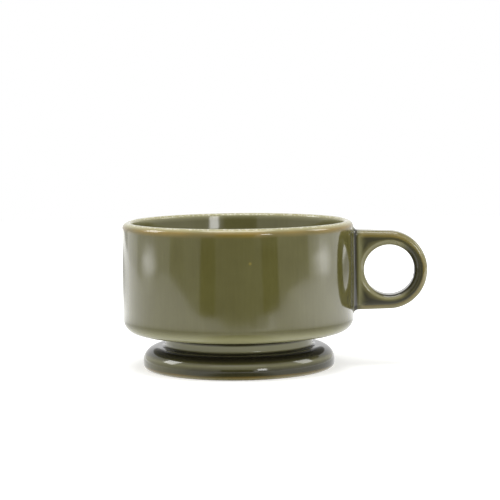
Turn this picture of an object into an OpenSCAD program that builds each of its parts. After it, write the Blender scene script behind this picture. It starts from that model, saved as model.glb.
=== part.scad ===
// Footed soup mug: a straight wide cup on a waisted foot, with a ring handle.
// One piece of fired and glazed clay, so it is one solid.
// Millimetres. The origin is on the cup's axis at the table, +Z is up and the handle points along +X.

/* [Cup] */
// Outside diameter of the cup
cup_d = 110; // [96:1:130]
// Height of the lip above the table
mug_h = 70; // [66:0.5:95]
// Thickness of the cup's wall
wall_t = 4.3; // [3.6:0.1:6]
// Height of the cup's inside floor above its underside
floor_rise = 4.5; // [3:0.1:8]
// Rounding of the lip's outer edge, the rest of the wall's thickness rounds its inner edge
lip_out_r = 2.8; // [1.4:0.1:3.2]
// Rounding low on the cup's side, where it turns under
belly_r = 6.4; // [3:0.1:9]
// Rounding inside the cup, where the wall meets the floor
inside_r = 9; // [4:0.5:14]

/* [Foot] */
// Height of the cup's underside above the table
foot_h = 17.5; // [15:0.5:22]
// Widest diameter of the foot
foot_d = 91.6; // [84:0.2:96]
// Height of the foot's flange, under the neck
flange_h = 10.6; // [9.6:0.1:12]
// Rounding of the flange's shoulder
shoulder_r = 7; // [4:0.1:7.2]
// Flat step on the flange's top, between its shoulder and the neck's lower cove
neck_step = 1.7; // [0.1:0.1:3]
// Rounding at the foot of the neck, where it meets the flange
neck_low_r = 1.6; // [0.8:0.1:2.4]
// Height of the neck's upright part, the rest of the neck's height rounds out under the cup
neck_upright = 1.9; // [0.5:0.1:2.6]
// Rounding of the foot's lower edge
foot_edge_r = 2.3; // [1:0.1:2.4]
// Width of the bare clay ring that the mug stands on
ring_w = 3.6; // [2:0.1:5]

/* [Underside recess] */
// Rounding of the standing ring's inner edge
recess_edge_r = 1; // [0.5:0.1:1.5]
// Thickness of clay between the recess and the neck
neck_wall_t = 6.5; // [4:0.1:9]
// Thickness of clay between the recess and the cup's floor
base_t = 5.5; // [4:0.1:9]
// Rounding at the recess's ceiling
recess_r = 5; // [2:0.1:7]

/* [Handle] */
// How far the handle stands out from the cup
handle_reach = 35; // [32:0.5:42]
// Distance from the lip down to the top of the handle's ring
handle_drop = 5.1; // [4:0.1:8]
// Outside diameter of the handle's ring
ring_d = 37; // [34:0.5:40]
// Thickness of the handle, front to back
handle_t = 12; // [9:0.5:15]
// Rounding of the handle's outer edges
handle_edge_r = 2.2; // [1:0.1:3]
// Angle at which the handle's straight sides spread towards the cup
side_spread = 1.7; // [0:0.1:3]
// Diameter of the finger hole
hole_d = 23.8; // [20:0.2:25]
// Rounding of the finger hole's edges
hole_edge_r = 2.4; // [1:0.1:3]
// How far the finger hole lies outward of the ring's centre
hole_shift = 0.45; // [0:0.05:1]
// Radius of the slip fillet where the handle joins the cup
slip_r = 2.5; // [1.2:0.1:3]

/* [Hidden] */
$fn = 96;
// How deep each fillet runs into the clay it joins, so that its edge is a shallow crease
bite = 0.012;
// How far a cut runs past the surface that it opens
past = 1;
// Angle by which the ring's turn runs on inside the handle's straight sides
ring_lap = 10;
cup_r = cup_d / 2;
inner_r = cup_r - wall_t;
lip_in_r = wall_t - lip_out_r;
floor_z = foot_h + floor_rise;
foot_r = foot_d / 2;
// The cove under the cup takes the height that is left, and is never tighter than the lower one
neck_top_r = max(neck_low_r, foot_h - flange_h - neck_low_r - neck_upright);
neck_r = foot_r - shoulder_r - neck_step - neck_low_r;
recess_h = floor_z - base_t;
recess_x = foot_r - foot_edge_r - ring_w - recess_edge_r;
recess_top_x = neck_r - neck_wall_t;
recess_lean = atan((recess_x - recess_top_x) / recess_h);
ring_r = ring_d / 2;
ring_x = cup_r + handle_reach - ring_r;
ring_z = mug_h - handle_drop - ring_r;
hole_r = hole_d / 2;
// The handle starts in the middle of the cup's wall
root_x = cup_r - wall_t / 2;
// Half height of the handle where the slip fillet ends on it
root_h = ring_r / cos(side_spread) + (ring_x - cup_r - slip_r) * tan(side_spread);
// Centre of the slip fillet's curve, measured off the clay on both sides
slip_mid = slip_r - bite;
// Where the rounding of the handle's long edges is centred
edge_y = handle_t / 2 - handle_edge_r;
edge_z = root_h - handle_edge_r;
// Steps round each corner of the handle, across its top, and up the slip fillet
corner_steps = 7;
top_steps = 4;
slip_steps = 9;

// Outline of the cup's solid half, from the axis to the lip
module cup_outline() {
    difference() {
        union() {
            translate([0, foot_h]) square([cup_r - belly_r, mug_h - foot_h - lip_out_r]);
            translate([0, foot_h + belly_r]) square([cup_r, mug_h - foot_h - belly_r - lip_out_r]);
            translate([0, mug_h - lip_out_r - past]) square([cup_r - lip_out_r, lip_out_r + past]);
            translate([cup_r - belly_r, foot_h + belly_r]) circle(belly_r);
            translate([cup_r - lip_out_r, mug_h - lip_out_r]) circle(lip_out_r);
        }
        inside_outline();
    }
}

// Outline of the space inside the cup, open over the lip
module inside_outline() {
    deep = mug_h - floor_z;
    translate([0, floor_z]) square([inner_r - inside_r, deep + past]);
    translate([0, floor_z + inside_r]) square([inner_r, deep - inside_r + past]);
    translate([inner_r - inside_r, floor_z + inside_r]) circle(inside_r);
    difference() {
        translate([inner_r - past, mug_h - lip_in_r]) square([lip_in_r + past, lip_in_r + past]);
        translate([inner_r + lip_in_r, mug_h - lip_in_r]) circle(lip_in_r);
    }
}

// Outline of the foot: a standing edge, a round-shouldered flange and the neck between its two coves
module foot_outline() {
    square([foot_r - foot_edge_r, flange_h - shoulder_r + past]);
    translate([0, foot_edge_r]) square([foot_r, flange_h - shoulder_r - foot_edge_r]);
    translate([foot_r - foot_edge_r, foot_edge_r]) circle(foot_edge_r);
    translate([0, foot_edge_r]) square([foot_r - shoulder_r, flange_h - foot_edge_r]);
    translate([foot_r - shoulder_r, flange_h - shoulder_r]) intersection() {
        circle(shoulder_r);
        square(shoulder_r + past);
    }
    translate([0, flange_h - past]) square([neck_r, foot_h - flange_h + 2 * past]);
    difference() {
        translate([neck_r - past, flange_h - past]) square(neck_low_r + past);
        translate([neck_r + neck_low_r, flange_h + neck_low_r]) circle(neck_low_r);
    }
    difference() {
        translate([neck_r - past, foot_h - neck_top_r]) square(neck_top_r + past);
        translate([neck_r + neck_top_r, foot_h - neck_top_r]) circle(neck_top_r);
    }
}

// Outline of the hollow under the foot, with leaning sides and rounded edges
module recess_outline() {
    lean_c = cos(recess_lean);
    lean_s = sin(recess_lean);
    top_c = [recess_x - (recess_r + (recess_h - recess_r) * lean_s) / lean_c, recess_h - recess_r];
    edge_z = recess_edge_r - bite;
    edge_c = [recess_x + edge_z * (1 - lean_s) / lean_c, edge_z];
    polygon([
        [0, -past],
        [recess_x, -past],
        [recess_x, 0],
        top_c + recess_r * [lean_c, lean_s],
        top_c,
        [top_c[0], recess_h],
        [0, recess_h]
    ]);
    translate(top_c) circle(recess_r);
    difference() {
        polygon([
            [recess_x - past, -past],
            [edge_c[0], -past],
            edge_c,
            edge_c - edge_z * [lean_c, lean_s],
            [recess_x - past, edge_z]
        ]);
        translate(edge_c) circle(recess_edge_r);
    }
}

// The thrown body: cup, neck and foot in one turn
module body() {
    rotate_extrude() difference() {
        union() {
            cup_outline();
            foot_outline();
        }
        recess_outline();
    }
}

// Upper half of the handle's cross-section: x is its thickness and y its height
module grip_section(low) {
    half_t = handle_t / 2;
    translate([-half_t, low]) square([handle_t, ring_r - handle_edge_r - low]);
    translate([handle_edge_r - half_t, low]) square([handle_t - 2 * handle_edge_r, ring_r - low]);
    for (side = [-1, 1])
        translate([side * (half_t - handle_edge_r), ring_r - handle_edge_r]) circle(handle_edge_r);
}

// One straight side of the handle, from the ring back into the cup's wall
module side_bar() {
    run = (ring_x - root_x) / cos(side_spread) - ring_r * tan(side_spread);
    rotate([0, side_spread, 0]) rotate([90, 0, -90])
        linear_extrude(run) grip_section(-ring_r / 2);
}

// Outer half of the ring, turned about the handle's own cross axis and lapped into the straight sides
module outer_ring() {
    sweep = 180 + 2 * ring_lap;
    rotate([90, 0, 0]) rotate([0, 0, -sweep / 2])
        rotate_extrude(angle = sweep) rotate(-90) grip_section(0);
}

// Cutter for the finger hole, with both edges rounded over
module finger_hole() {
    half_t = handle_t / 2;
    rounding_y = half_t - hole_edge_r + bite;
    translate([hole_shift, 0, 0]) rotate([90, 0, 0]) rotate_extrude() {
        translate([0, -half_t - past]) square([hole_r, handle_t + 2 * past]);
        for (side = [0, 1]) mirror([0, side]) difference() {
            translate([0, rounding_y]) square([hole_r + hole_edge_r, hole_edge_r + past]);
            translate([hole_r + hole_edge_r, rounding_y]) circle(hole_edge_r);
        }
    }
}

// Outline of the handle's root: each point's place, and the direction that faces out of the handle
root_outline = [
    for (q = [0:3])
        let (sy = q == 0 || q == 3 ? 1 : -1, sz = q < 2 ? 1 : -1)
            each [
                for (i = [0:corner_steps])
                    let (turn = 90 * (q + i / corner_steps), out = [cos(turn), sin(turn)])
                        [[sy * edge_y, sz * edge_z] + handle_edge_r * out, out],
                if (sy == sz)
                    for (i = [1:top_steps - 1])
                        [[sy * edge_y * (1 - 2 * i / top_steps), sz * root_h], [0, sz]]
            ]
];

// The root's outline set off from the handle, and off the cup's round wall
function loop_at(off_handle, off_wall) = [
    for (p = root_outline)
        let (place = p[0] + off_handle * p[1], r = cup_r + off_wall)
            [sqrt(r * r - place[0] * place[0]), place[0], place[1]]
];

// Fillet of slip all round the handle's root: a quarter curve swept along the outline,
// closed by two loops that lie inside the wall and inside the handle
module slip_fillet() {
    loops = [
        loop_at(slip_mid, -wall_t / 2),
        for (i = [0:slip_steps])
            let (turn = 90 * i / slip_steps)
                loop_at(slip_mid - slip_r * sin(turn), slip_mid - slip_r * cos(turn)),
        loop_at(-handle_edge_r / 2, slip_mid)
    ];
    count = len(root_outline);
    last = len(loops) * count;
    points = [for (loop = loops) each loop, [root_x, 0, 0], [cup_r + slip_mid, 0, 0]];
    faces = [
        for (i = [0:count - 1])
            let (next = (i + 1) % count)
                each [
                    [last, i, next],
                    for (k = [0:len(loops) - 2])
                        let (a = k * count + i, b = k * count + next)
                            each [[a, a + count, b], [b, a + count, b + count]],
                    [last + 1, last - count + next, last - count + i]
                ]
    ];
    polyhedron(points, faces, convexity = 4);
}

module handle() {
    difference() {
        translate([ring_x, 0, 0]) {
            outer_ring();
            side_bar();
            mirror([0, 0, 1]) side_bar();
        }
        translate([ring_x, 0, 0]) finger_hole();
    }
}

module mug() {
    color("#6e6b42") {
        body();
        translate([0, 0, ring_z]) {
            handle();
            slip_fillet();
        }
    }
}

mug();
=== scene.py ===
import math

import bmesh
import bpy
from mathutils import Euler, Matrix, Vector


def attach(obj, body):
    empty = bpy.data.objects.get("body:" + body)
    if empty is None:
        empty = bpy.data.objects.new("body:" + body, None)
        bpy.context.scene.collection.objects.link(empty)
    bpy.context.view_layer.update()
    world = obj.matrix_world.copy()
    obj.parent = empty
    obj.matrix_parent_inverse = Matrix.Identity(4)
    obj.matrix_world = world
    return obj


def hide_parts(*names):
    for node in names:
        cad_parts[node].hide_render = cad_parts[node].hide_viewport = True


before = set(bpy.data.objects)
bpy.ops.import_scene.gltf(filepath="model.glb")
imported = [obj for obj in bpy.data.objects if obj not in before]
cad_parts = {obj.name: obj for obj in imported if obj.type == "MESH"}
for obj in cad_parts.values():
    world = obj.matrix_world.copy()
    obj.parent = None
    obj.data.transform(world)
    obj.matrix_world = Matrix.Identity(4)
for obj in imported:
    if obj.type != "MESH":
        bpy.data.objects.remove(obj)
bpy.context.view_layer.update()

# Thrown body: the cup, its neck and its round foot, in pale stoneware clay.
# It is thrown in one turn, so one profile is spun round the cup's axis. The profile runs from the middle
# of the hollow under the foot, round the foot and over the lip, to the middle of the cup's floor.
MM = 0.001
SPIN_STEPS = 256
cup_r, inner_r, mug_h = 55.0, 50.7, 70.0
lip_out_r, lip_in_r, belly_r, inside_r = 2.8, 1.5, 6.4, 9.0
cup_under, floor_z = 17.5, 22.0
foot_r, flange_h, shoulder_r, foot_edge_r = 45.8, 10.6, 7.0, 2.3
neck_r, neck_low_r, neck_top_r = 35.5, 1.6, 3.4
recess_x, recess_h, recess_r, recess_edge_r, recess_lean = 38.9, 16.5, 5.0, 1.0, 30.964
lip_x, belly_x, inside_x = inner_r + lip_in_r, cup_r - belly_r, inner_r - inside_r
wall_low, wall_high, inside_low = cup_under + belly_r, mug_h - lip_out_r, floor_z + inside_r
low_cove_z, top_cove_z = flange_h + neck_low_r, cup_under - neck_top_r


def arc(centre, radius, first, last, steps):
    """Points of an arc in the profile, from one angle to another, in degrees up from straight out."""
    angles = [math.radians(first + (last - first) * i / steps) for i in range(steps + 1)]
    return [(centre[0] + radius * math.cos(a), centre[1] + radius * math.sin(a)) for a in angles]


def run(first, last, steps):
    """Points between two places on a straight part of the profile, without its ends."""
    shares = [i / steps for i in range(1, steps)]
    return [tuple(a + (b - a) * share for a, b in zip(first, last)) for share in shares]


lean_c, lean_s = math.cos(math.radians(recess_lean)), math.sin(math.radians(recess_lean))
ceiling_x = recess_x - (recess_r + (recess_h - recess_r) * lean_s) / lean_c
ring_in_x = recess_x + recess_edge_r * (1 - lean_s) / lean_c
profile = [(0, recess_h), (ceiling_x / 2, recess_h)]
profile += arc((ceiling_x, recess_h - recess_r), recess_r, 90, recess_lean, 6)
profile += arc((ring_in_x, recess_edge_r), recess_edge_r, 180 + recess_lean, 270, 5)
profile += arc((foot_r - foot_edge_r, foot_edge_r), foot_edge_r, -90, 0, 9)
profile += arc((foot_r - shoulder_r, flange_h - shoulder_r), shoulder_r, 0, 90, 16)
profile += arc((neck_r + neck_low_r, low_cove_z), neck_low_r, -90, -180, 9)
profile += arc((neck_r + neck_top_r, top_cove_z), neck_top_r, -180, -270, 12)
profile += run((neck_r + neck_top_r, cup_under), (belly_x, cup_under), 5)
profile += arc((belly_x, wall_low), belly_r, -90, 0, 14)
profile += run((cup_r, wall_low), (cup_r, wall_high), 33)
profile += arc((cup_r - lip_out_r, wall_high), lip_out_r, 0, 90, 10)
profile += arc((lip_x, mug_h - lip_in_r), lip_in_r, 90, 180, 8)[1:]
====
◆ YOUR INSTRUCTIONS ◆
The line containing "outer_ring();" opens the part, and the line containing "cad_parts[node].hide_render = cad_parts[node].hide_viewport" closes it. Output that part exactly, with both, and only that.

◆ THE REPLY ◆
            outer_ring();
            side_bar();
            mirror([0, 0, 1]) side_bar();
        }
        translate([ring_x, 0, 0]) finger_hole();
    }
}

module mug() {
    color("#6e6b42") {
        body();
        translate([0, 0, ring_z]) {
            handle();
            slip_fillet();
        }
    }
}

mug();
=== scene.py ===
import math

import bmesh
import bpy
from mathutils import Euler, Matrix, Vector


def attach(obj, body):
    empty = bpy.data.objects.get("body:" + body)
    if empty is None:
        empty = bpy.data.objects.new("body:" + body, None)
        bpy.context.scene.collection.objects.link(empty)
    bpy.context.view_layer.update()
    world = obj.matrix_world.copy()
    obj.parent = empty
    obj.matrix_parent_inverse = Matrix.Identity(4)
    obj.matrix_world = world
    return obj


def hide_parts(*names):
    for node in names:
        cad_parts[node].hide_render = cad_parts[node].hide_viewport = True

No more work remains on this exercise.